Lukoil - Austria puts on the pressure
And then there is Lukoil. A Russian multinational energy company headquartered in Moscow, specializing in the extraction, production, transportation and sale of crude oil, natural gas and petroleum products. And once again, the ex-Chancellor is in the thick of things in Russian supervisory board positions. Former Chancellor Gerhard Schröder is still keeping a low profile about his relations with Putin. And now he has no more employees. After all, they all resigned of their own accord because Schröder was not clear enough about his position toward the Russian president. "No," they said, "we won't go along with that!" And so his entire staff left.
The neighboring country of Austria is causing a similar stir. It seems to be popular among ex-statesmen to get a high position in a Russian company and keep counting the incoming rubles that end up in their own account. Such is the case with former chancellor Schüssel, the Austrian counterpart to Schröder. He holds a position on the supervisory board of the Russian Company Lukoil.
At a press conference this week, Christian Deutsch, the leader of the SPÖ (Social Democratic Party of Austria), called on the current chancellor, Nehammer, to speak plainly with Schüssel in order to convince him to give up his position on the supervisory board. Austria's reputation would be at stake if Schüssel did not resign, the statesman urged the incumbent chancellor. Ex-chancellor Schüssel receives EUR 100,000 a year for his supervisory board role. "That Schüssel continues to work for Lukoil founder Alekperov while pocketing EUR 100,000 for his work there is irresponsible, cynical and shameful." The arguments in favor of the post are very thin: it is a company listed on the London stock exchange and not a Russian state-owned company, Schüssel says.
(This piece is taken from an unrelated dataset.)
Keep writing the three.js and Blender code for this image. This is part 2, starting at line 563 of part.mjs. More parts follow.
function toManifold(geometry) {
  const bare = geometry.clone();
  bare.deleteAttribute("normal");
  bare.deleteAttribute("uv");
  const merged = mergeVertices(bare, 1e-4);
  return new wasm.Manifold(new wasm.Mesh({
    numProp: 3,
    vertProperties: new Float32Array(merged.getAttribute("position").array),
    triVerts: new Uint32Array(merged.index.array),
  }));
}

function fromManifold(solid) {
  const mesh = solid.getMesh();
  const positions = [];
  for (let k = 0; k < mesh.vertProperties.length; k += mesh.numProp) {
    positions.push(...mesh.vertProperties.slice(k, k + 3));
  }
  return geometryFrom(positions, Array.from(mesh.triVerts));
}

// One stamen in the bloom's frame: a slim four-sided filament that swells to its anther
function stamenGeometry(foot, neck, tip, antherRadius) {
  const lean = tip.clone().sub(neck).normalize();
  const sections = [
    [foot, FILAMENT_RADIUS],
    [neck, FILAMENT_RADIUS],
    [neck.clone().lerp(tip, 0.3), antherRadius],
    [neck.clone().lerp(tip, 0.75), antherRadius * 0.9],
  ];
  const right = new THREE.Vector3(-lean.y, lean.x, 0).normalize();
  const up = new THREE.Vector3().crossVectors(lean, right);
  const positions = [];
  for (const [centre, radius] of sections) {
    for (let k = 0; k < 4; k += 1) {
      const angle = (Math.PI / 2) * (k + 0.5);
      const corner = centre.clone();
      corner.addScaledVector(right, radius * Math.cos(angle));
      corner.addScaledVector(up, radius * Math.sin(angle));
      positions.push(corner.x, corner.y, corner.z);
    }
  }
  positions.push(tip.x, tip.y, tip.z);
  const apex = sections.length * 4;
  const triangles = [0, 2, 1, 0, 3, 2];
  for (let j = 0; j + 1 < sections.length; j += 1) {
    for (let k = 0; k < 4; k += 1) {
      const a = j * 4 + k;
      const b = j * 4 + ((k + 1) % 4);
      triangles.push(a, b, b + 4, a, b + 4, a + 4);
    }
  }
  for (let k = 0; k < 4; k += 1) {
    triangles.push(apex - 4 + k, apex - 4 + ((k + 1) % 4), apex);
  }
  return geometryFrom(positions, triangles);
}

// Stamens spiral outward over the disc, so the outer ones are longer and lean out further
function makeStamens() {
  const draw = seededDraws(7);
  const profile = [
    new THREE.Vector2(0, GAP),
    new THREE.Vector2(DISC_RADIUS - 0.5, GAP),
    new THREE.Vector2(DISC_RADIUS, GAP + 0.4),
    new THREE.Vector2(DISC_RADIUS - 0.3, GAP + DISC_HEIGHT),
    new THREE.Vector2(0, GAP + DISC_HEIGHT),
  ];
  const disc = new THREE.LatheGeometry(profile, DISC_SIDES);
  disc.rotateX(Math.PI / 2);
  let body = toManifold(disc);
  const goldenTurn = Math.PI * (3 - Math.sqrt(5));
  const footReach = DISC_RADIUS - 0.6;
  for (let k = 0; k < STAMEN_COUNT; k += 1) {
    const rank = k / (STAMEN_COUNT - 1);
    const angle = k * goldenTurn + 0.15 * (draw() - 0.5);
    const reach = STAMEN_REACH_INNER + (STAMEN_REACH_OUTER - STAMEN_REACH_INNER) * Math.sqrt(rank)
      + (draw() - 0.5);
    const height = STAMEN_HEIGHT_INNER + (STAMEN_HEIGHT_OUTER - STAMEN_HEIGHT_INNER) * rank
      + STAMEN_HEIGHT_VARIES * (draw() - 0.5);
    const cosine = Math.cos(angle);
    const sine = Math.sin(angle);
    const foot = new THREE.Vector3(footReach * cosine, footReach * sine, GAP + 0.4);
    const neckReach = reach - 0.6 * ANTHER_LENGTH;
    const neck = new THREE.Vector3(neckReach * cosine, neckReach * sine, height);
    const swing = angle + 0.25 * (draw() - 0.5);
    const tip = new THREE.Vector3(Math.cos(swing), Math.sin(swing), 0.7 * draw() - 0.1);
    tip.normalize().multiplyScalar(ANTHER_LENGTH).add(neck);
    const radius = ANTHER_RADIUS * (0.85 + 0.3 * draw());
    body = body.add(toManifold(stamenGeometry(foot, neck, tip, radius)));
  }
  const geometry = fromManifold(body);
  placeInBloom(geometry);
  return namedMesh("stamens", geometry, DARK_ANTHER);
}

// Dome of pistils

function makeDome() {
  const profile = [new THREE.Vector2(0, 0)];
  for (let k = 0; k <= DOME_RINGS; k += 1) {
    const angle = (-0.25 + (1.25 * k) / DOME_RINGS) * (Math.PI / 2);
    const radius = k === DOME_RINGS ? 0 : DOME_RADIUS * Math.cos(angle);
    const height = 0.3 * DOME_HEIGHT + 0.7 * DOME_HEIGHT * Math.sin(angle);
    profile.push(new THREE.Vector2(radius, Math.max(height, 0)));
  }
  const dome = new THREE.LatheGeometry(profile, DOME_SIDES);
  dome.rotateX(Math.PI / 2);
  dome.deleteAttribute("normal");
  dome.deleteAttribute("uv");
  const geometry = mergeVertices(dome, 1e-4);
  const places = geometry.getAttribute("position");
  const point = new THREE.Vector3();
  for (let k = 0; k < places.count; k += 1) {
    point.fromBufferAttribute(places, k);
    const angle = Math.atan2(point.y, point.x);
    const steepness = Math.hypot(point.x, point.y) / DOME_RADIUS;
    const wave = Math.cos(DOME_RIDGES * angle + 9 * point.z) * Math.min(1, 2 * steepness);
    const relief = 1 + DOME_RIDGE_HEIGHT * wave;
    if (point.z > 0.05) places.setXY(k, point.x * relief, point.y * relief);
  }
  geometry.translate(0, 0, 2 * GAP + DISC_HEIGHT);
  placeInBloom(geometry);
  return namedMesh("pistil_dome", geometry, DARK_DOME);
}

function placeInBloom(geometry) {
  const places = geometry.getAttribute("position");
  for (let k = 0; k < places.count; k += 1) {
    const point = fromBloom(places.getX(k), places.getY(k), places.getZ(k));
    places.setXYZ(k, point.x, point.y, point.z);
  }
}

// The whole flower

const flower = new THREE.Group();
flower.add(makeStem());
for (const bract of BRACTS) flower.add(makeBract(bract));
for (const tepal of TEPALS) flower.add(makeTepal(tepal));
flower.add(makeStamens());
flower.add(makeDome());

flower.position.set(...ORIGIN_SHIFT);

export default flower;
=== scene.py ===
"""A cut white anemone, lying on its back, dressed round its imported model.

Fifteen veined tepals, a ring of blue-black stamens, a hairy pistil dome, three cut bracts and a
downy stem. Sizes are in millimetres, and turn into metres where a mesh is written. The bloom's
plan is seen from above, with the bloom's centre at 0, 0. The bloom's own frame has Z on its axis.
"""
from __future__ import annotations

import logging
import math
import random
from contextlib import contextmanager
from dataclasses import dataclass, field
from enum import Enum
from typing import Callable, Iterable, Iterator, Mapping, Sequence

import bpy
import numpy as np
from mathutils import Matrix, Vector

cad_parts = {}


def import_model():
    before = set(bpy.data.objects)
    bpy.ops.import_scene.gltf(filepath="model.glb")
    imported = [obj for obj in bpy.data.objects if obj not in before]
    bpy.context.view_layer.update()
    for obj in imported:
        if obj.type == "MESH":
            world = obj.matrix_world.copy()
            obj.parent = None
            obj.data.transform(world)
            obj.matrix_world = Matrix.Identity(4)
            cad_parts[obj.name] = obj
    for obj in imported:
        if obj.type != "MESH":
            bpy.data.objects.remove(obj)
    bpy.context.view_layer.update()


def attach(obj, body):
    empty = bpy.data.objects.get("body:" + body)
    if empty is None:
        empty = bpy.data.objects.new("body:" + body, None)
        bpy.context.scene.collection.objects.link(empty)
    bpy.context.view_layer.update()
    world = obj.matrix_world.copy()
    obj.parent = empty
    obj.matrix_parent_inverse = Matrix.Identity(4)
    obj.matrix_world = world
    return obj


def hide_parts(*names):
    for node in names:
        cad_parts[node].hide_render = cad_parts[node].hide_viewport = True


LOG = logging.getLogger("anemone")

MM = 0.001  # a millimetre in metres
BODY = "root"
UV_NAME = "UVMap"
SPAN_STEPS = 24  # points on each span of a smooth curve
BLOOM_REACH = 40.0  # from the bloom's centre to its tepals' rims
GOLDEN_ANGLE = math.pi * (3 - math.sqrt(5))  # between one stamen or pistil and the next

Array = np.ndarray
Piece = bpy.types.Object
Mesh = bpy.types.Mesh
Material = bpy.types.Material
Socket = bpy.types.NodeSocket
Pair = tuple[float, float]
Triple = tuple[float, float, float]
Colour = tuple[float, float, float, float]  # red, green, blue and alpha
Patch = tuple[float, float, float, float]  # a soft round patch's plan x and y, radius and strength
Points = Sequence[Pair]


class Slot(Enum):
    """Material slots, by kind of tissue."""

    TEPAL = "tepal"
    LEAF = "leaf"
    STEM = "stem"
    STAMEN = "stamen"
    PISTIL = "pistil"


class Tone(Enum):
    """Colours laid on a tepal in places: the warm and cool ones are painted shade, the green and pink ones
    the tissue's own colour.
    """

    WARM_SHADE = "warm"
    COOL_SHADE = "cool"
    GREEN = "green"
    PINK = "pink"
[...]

That is about as sovereign as having a mailbox as a business address in the Dutch Antilles in order to wash one's hands of the matter and thus not jeopardize the purpose of the Supervisory Board post.
However, the piquant thing is that founder Vagit Alekperov is not only Lukoil's largest shareholder but is also considered Putin's closest confidant. Therefore, in these war-torn times, one should think carefully about who one does business with, how, and what contact debt can also arise from investments.
Rare earths are essential energy suppliers for existing and future technologies, including medicine, defense and GreenTech. The war of aggression in Ukraine shows how valuable sources of raw materials without connections to Russia are. Therefore, investments in Canadian companies, such as Defense Metals Corp., lend themselves as an alternative to the rare earths top dog, China. Shell is breaking away from Russia's Gazprom and promises its shareholders a stable dividend. Lukoil emerges as a company close to Putin with its founder. Ex-Chancellor Schüssel is endangering his country's reputation, Austria, by holding on to his position on the supervisory board there. Every investor should consider on which side he stands with his money.